RECORDS TO PROCESS.
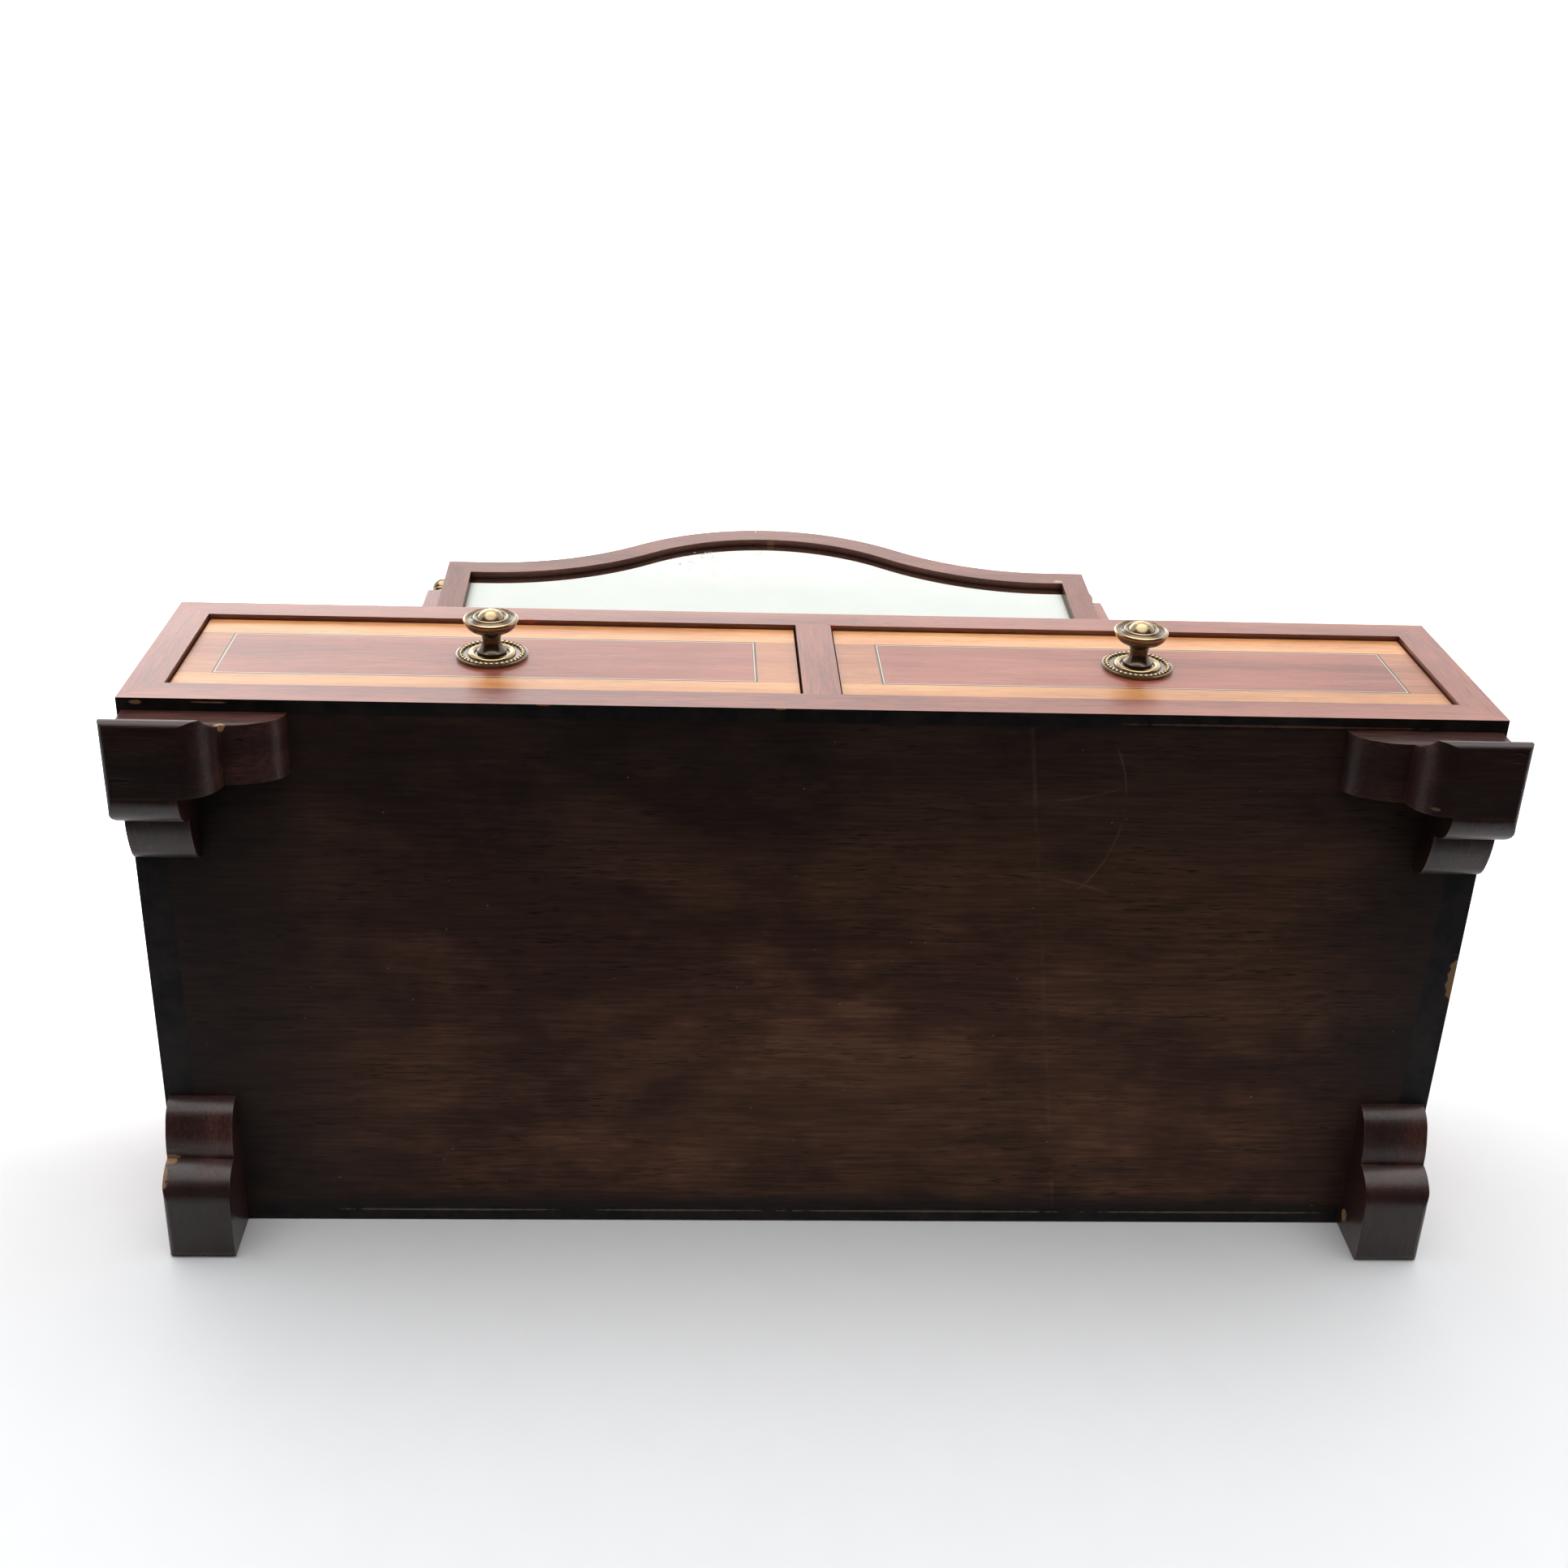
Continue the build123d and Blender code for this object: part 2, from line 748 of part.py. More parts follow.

...

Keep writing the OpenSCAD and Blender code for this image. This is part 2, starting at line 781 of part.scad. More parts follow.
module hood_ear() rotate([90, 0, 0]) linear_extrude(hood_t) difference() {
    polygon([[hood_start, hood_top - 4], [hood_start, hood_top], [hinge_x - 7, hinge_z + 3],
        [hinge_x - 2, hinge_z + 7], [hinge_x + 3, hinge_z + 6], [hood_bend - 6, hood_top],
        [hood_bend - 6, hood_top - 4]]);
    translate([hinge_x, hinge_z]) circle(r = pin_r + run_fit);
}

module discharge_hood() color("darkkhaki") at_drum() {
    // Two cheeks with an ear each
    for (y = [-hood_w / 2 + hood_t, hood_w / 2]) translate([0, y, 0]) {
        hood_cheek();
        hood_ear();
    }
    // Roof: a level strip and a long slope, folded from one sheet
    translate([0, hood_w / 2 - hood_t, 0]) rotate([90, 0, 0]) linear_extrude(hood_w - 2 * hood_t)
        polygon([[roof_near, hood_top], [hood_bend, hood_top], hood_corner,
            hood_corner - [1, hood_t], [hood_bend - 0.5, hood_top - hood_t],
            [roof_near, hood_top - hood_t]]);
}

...

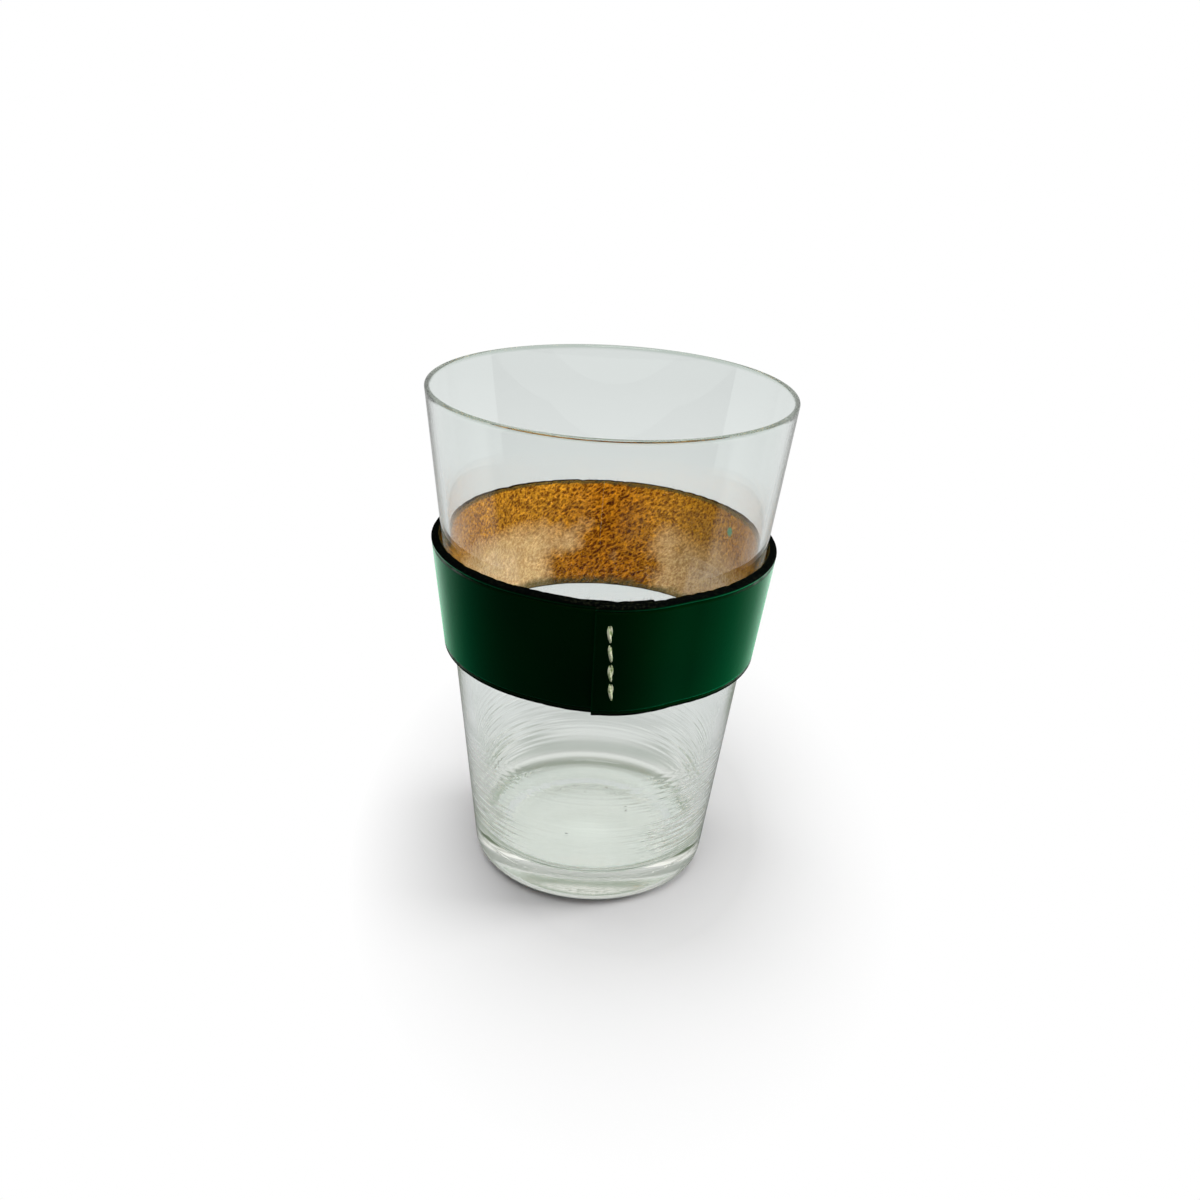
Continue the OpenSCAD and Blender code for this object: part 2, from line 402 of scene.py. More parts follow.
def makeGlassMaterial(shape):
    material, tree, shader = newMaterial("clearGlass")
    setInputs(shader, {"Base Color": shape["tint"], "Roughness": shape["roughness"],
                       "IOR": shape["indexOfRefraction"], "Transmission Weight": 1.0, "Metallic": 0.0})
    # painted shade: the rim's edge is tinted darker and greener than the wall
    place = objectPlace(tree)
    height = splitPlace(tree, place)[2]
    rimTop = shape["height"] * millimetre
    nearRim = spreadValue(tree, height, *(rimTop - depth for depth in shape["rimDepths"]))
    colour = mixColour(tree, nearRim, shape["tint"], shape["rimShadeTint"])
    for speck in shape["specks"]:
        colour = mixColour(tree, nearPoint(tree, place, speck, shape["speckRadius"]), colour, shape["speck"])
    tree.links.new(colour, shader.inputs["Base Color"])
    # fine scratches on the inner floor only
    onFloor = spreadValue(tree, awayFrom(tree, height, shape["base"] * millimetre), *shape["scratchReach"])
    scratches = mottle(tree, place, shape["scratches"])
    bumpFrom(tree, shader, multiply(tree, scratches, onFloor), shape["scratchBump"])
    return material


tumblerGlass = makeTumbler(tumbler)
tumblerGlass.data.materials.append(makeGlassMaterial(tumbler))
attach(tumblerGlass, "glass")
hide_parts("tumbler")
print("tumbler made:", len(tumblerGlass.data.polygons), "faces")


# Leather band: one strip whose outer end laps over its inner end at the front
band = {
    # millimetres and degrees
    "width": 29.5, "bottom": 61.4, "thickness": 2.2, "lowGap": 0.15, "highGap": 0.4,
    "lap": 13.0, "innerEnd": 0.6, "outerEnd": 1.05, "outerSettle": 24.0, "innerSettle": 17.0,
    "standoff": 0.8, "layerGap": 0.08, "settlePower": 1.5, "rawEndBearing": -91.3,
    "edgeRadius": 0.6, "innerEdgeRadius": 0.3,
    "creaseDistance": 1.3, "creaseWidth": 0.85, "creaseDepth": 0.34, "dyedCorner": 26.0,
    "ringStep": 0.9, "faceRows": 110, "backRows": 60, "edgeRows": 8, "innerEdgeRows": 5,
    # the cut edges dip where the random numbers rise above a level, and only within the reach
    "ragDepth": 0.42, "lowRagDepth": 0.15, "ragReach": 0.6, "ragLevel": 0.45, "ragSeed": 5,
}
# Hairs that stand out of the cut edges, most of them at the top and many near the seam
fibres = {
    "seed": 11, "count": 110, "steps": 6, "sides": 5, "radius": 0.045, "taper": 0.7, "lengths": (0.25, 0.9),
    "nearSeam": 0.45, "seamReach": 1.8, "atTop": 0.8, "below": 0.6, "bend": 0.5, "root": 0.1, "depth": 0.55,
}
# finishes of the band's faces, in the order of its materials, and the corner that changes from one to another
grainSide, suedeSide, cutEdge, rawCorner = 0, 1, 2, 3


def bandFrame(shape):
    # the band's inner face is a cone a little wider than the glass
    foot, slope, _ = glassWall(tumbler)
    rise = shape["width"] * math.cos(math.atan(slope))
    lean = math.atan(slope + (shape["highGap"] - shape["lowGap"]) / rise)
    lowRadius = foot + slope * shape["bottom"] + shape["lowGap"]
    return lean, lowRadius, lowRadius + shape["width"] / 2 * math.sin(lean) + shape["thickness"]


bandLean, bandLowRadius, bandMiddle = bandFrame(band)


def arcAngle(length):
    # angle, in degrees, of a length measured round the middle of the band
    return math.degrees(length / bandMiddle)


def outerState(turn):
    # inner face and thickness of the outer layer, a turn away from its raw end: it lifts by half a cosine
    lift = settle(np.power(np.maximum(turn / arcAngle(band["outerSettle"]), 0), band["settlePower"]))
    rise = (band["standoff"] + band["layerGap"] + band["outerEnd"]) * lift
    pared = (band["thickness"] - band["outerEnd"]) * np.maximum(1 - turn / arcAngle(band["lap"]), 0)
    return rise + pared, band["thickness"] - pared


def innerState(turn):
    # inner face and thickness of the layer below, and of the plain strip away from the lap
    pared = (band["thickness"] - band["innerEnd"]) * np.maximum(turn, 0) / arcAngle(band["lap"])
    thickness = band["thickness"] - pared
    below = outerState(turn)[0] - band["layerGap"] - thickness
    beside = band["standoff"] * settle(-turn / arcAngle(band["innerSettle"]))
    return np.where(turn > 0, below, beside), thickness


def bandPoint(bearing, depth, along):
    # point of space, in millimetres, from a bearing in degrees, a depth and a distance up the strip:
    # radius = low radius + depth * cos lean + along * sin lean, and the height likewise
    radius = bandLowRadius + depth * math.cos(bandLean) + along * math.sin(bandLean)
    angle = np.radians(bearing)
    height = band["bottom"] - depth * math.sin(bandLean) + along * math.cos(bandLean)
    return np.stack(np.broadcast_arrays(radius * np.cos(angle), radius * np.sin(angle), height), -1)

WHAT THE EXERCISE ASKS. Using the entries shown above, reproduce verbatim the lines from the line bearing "Continue the OpenSCAD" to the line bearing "return material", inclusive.

RESULT FOR THIS TASK.
Continue the OpenSCAD and Blender code for this object: part 2, from line 402 of scene.py. More parts follow.
def makeGlassMaterial(shape):
    material, tree, shader = newMaterial("clearGlass")
    setInputs(shader, {"Base Color": shape["tint"], "Roughness": shape["roughness"],
                       "IOR": shape["indexOfRefraction"], "Transmission Weight": 1.0, "Metallic": 0.0})
    # painted shade: the rim's edge is tinted darker and greener than the wall
    place = objectPlace(tree)
    height = splitPlace(tree, place)[2]
    rimTop = shape["height"] * millimetre
    nearRim = spreadValue(tree, height, *(rimTop - depth for depth in shape["rimDepths"]))
    colour = mixColour(tree, nearRim, shape["tint"], shape["rimShadeTint"])
    for speck in shape["specks"]:
        colour = mixColour(tree, nearPoint(tree, place, speck, shape["speckRadius"]), colour, shape["speck"])
    tree.links.new(colour, shader.inputs["Base Color"])
    # fine scratches on the inner floor only
    onFloor = spreadValue(tree, awayFrom(tree, height, shape["base"] * millimetre), *shape["scratchReach"])
    scratches = mottle(tree, place, shape["scratches"])
    bumpFrom(tree, shader, multiply(tree, scratches, onFloor), shape["scratchBump"])
    return material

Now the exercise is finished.